For more information go to www.time-to-change.org.uk.
Key campaign milestones:
2007: Over 2,000 people respond to our Stigma Shout Survey - 9 in 10 people with a mental health problem tell us they have experienced discrimination.
2008: Time to Change roadshows launch across England, putting into practice our social contact programme which shows that one of the best ways to break down barriers is to bring together people with personal experience of mental health problems to talk to those who haven’t.
2009: Our first major TV advertising campaign goes live, with the message that the prejudice around mental health problems can be too much to bear.
2010: Dorset Healthcare Trust becomes the first organisation to sign our Employer Pledge, encouraging organisations to reduce stigma and discrimination in the workplace.

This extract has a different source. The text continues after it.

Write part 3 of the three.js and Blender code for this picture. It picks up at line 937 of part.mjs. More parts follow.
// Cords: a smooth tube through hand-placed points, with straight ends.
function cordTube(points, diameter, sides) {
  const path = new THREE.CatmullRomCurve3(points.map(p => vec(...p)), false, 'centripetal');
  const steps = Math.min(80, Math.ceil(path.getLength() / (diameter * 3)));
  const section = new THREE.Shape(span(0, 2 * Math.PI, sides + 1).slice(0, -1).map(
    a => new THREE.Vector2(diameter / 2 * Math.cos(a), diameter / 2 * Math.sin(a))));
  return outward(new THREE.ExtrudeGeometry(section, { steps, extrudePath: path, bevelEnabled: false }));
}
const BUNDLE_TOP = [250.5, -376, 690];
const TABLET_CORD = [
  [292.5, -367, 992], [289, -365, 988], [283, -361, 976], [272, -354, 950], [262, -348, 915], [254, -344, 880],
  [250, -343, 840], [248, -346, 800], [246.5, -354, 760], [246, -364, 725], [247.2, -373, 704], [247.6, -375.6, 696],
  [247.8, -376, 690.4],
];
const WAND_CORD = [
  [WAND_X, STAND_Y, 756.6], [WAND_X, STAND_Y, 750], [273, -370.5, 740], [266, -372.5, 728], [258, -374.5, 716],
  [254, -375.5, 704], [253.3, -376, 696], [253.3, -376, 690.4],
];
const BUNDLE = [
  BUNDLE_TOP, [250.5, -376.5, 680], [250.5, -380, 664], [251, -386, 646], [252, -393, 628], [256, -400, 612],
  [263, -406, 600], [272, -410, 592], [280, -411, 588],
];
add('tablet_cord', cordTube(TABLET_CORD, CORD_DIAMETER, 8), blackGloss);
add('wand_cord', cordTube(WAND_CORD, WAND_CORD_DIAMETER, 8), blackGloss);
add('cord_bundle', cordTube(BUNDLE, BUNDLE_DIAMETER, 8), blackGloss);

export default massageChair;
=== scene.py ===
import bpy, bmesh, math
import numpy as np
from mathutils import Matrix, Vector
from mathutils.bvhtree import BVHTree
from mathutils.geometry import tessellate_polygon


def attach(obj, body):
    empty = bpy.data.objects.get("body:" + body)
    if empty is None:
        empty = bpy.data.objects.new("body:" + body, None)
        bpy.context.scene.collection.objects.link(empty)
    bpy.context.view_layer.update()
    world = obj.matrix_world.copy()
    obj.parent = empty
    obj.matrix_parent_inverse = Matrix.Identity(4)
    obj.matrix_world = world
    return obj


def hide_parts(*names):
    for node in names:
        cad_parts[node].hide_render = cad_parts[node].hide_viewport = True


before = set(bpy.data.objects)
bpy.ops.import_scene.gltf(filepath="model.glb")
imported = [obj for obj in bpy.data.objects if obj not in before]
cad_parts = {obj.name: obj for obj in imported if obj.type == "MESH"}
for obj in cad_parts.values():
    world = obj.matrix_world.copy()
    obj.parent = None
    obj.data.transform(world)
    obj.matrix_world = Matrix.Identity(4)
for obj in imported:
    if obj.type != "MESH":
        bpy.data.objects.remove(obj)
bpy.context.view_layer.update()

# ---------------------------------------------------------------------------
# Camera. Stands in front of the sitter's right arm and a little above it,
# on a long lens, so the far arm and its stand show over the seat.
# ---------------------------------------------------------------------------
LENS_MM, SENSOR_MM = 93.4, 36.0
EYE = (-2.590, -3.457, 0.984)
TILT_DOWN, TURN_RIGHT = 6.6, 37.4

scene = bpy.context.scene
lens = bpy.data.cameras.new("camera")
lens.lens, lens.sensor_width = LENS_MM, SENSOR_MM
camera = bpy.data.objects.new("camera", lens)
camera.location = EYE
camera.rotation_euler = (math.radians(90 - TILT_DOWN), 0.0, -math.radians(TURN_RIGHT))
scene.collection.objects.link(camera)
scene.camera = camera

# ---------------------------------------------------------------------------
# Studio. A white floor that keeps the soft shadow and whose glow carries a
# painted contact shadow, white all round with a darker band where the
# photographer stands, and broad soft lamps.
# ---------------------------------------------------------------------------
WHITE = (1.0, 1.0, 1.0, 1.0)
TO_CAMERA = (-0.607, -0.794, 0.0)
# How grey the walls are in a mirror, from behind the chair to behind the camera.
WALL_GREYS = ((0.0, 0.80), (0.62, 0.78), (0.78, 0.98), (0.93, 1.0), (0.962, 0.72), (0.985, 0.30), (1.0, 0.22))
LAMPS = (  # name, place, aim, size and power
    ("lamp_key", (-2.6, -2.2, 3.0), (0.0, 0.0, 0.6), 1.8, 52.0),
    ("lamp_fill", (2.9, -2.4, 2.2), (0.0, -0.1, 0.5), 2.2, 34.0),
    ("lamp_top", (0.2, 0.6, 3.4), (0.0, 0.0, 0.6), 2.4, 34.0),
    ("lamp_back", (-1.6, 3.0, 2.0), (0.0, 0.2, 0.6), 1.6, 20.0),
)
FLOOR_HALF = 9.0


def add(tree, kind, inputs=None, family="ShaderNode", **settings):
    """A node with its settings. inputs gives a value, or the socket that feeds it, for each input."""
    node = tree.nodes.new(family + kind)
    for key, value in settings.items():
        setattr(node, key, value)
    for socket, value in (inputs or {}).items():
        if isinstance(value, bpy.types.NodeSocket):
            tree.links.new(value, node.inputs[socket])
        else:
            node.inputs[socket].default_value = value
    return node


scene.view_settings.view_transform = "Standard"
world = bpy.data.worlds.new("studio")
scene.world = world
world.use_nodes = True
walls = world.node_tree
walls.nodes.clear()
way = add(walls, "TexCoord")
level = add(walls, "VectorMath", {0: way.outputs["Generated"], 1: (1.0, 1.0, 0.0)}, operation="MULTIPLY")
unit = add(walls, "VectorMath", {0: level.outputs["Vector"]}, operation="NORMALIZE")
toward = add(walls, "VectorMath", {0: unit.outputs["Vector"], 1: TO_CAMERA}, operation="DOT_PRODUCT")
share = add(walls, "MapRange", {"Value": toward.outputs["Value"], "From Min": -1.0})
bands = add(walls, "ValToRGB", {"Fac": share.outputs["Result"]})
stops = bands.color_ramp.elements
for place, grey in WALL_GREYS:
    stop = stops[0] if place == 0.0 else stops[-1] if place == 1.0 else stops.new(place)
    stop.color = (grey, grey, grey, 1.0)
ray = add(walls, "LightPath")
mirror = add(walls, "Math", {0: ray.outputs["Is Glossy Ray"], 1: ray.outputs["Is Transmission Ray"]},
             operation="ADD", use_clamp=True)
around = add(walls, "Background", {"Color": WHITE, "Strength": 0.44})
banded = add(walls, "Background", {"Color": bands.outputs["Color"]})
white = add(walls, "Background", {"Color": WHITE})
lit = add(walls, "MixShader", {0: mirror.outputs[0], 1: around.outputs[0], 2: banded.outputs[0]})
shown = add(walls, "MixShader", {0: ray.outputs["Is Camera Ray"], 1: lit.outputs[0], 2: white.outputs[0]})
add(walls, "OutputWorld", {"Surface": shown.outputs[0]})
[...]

2011: Research shows mental health problems are still taboo in the south Asian communities so we launch a dedicated campaign with community leaders and groups in Harrow, London.
2012: We launch our children’s and young people’s programme and start working with schools and young champions.

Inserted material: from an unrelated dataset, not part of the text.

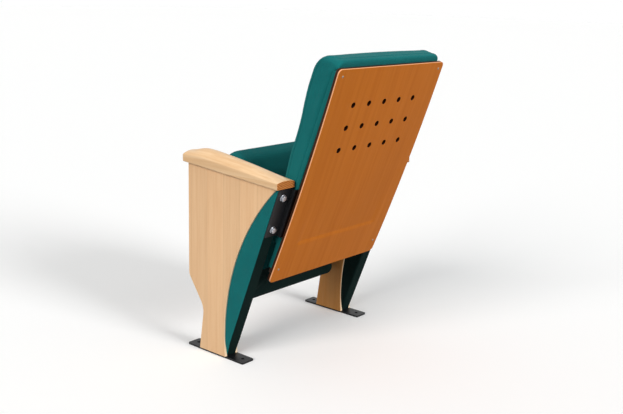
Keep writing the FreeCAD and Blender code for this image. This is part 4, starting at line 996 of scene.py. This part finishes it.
panel = piece_from("moulded_panel", [panel_solid()], 40)
bevel = panel.modifiers.new("rim", "BEVEL")
bevel.width, bevel.segments = 0.0010, 2
bevel.limit_method, bevel.angle_limit = "ANGLE", math.radians(60)
settle(panel)
dress(panel, "back")
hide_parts("back_panel")
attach(panel, "standards")
print("panel faces:", len(panel.data.polygons))

# %% [markdown]
# ## Bolts, washers and screws
# A bolt's head is a hexagon whose top is turned down to a circle, so its corners fall away.
# The screw heads are low domes with a cross cut into them.

# %% Shapes of the fasteners
BRACKET_LOW, GAUGE, WASHER, BOLT_SPOTS = 0.424, 0.004, 0.002, (0.025, 0.134)
HEAD_FLAT, HEAD_HIGH, WASHER_RADIUS = 0.0085, 0.0064, 0.011


def turned(profile, count=48):
    """Revolve (radius, height) pairs about the axis of the fastener."""
    angles = np.linspace(0, 2 * math.pi, count, endpoint=False)
    profile = np.asarray(profile)
    return np.stack([profile[:, None, 0] * np.cos(angles), profile[:, None, 0] * np.sin(angles),
                     np.broadcast_to(profile[:, None, 1], (len(profile), count))], -1)


def hexagon_head():
    """Rings of a head: radius to the flats over cos of the angle, chamfer of 30 degrees."""
    angles = np.linspace(0, 2 * math.pi, 72, endpoint=False)
    wave = (angles + math.pi / 6) % (math.pi / 3) - math.pi / 6
    outline = HEAD_FLAT / np.cos(wave)
    crown = HEAD_FLAT * 0.94
    drop = (outline - crown) * math.tan(math.radians(30))
    rings = []
    for radius, high in ((outline, np.zeros(72)), (outline, HEAD_HIGH - drop),
                         (np.full(72, crown), np.full(72, HEAD_HIGH)),
                         (np.full(72, crown * 0.5), np.full(72, HEAD_HIGH))):
        rings.append(np.stack([radius * np.cos(angles), radius * np.sin(angles), high], -1))
    return stack(np.array(rings))


def screw_head(radius, high):
    """Dome z = h (1 - (r / R)^4), lowered to 0.35 h in a cross where |x| or |y| is small."""
    reach = np.linspace(0, 1, 16)[1:, None]
    angles = np.linspace(0, 2 * math.pi, 48, endpoint=False)[None, :]
    x, y = reach * np.cos(angles), reach * np.sin(angles)
    dome = high * (1 - reach ** 4) * np.ones_like(angles)
    cut = (np.minimum(np.abs(x), np.abs(y)) < 0.11) & (reach < 0.62)
    z = np.where(cut, 0.35 * high, dome)
    foot = np.stack([x[-1], y[-1], np.zeros(48)], -1) * [radius, radius, 1]
    rings = np.stack([x * radius, y * radius, z], -1)[::-1]
    return stack(np.concatenate([foot[None], rings]))


def set_along(part, spot, axis, spin=0.0):
    """Turn a part's own Z to an axis and move it to its spot."""
    points, faces = part
    turn = Vector(axis).to_track_quat("Z", "Y").to_matrix() @ Matrix.Rotation(spin, 3, "Z")
    return np.asarray(points) @ np.array(turn).T + np.asarray(spot), faces


print("fastener shapes ready")

# %% Set the fasteners
rearward = np.array([0, math.cos(LEAN), -math.sin(LEAN)])
washer_ring = [(0.0056, 0), (WASHER_RADIUS - 0.0004, 0), (WASHER_RADIUS, 0.0004),
               (WASHER_RADIUS, WASHER - 0.0004), (WASHER_RADIUS - 0.0004, WASHER), (0.0056, WASHER)]
bolts, washers = [], []
for name, side in SIDES:
    for index, up in enumerate(BOLT_SPOTS):
        foot = np.array([side * HALF_PITCH, rear_line(BRACKET_LOW) + up * math.sin(LEAN),
                         BRACKET_LOW + up * math.cos(LEAN)])
        washers.append(set_along(stack(turned(washer_ring)), foot + GAUGE * rearward, rearward))
        bolts.append(set_along(hexagon_head(), foot + (GAUGE + WASHER) * rearward, rearward,
                               0.4 + index))
bolt_heads = piece_from("bolt_heads", bolts, 20)
bolt_washers = piece_from("bolt_washers", washers, 30)
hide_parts("bracket_bolts")
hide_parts("bracket_washers")

SCREW_RADIUS = 0.0038
screws = []
for side in (-1, 1):
    for up in (0.048, PANEL_HIGH - 0.021):
        spot = on_back(side * (PANEL_HALF - 0.022), bow(up) + 0.0002, up)
        screws.append(set_along(screw_head(SCREW_RADIUS, 0.0017), spot, rearward, 0.5 + up))
panel_screws = piece_from("panel_screws", screws, 30)
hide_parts("back_panel_screws")
for piece, finish in ((bolt_heads, "zinc"), (bolt_washers, "zinc"), (panel_screws, "dull_zinc")):
    dress(piece, finish)
    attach(piece, "standards")
print("bolts:", len(bolts), "screws:", len(screws))

# %% [markdown]
# ## The studio
# A white floor, and a white background for the camera and for reflections. One soft far light
# shines from the sitter's left and one from behind. The world is dimmer towards the ground and
# the floor throws no light back, so that undersides stay dark as they do in a large room.

# %% Floor
floor_half = 40.0
floor_mesh = bpy.data.meshes.new("studio_floor")
floor_mesh.from_pydata([(-floor_half, -floor_half, 0), (floor_half, -floor_half, 0),
                        (floor_half, floor_half, 0), (-floor_half, floor_half, 0)],
                       [], [(0, 1, 2, 3)])
floor = link("studio_floor", floor_mesh)
paint = Finish("studio_floor", 0.9, specular=0.1)
floor_mesh.materials.append(paint.done((1.0, 1.0, 1.0, 1)))
floor.visible_diffuse = False
print("floor reaches %.0f m" % floor_half)

# %% World
world = bpy.data.worlds.new("studio")
bpy.context.scene.world = world
world.use_nodes = True
nodes, links = world.node_tree.nodes, world.node_tree.links
nodes.clear()
ray = nodes.new("ShaderNodeLightPath")
seen, glow = nodes.new("ShaderNodeBackground"), nodes.new("ShaderNodeBackground")
seen.inputs["Color"].default_value = (1, 1, 1, 1)
seen.inputs["Strength"].default_value = 1.0
glow.inputs["Color"].default_value = (0.97, 0.99, 1, 1)
way = nodes.new("ShaderNodeTexCoord")
split = nodes.new("ShaderNodeSeparateXYZ")
dusk = nodes.new("ShaderNodeMapRange")
for number, value in ((1, -0.25), (2, 0.35), (3, 0.10), (4, 0.42)):
    dusk.inputs[number].default_value = value
links.new(way.outputs["Generated"], split.inputs[0])
links.new(split.outputs["Z"], dusk.inputs[0])
links.new(dusk.outputs[0], glow.inputs["Strength"])
blend = nodes.new("ShaderNodeMixShader")
output = nodes.new("ShaderNodeOutputWorld")
direct = nodes.new("ShaderNodeMath")
direct.operation = "MAXIMUM"
links.new(ray.outputs["Is Camera Ray"], direct.inputs[0])
links.new(ray.outputs["Is Glossy Ray"], direct.inputs[1])
links.new(direct.outputs[0], blend.inputs[0])
links.new(glow.outputs[0], blend.inputs[1])
links.new(seen.outputs[0], blend.inputs[2])
links.new(blend.outputs[0], output.inputs[0])
print("world nodes:", len(nodes))

# %% Lamps


def sun(name, way, strength, spread, colour):
    """A far light that shines from a direction; its spread in degrees softens the shadows."""
    lamp = bpy.data.lights.new(name, "SUN")
    lamp.energy = strength
    lamp.color = colour
    lamp.angle = math.radians(spread)
    item = bpy.data.objects.new(name, lamp)
    bpy.context.scene.collection.objects.link(item)
    aim = Vector(way).to_track_quat("Z", "Y").to_matrix().to_4x4()
    item.matrix_world = Matrix.Translation(3 * Vector(way)) @ aim


sun("key", (0.88, 0.06, 0.47), 2.30, 35, (1.0, 0.985, 0.96))
sun("back", (0.0, 0.92, 0.39), 2.0, 20, (1.0, 1.0, 1.0))
print("lamps:", len(bpy.data.lights))

# %% Camera
CAMERA = (2.1728, 1.9501, 1.1293)
forward = Vector((-0.7440, -0.6263, -0.2328)).normalized()
right = Vector((-0.6484, 0.7609, 0.0251))
right = (right - right.dot(forward) * forward).normalized()
above = right.cross(forward)
camera_data = bpy.data.cameras.new("camera")
camera_data.sensor_width = 36.0
camera_data.lens = 52.14
camera = bpy.data.objects.new("camera", camera_data)
bpy.context.scene.collection.objects.link(camera)
turn = Matrix((right, above, -forward)).transposed().to_4x4()
camera.matrix_world = Matrix.Translation(CAMERA) @ turn
bpy.context.scene.camera = camera
bpy.context.scene.view_settings.view_transform = "Standard"
print("camera lens %.2f mm" % camera_data.lens)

2013: Our 300 Voices pilot launches to improve the experiences of young African and Caribbean men who have contact with mental health or police workers.
2014: The first ever Time To Talk Day is held, generating more than a million conversations about mental health.
2015: Our mental health professionals pilot project begins in Gloucester and the North East after 1 in 3 people report stigma and discrimination within mental health services.
2016: Intellectual Property Office becomes the 500th organisation to sign our Employer Pledge, joining the likes of Channel 4, British Gas, BT, Bank of England, e:on, Lloyds Bank.
2017: We launch Time to Change regional hubs to develop sustainable grass roots campaigns led by local organisations and champions. The first four go live in Cumbria, West Sussex, Suffolk and Leeds.